Ojikutu, the Secretary General of the Aviation Safety Round-table Initiative (ASTRI), said what has changed and where the current operators are getting it wrong is in business plan that is tailored at flying all routes with Boeing and Airbus types of aircraft.

“You cannot fly all the routes at the same time. That is why I recommend that new airlines should start with a minimum of five aircraft and target about four or five routes. From Lagos, transport everyone to Abuja or Kano and from there use the smaller aircraft to distribute into other states. Flying big aircraft like Airbus without a full load is a big problem; you are losing money. And that is the major problem that I have seen here,” Ojikutu said.

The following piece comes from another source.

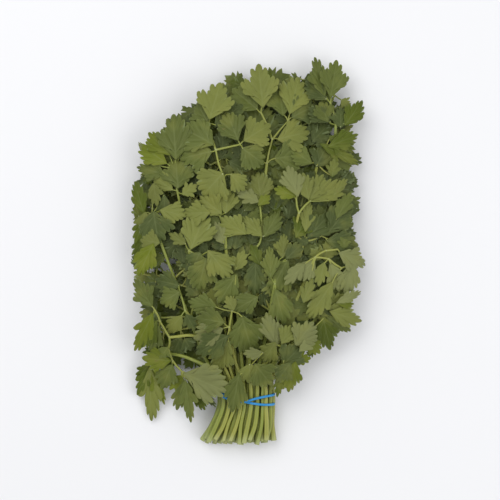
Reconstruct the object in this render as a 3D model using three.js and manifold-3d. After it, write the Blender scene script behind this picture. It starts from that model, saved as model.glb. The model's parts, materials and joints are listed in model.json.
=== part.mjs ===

Fact is that at least 90 per cent of airplanes in commercial operations in the country are the B737 series,  which is considered fuel inefficient and runs at a loss without 90 to 95 per cent load factor per flight.

Former Managing Director of Defunct Virgin Nigeria, Capt. Dapo Olumide, said the B737 series are now rarely used on shorthaul services because of their low fuel efficiency. “So, it is now like buy one, get one free. That is why everyone is buying it here,” Olumide said.

Apparently in agreement with Ojikutu and Olumide, Captain Roland Iyayi, however, stressed that there is no separating the faulty business models and wrong types of equipment from the regulatory policies that permitted them and allowed the industry to stagnate.

Iyayi said a business model is a dictate of what obtains in an operating environment but “if the extant policies do not support the kind of business one wants to operate,  such is bound to fail irrespective of how wonderful the model is.”

Iyayi, a former Managing Director of the Nigerian Airspace Management Agency (NAMA), explained that the policies of the NCAA are such that welcome all-comers “without due diligence of cross-checking business case assumptions in line with the realities and needs of market”.

He observed the new airlines in countries like Brazil,  Ethiopia and even Ghana, are hardly allowed into already established local market, to protect operating airlines from failing. So, new entrants must have their niche market.

“To do contrary is to end up with what we have here. You have a situation where all the airlines are concentrated on three routes, engaging in destructive competition because you are throwing too much capacity into the otherwise saturated market.

“These three routes give you 80 per cent of the traffic. In realistic terms, what is the break-even factor that each airline would have? It all tells you that the NCAA does not see the wisdom to licence airlines to focus on niche markets like Minna-Abuja or Minna-Sokoto and so on.”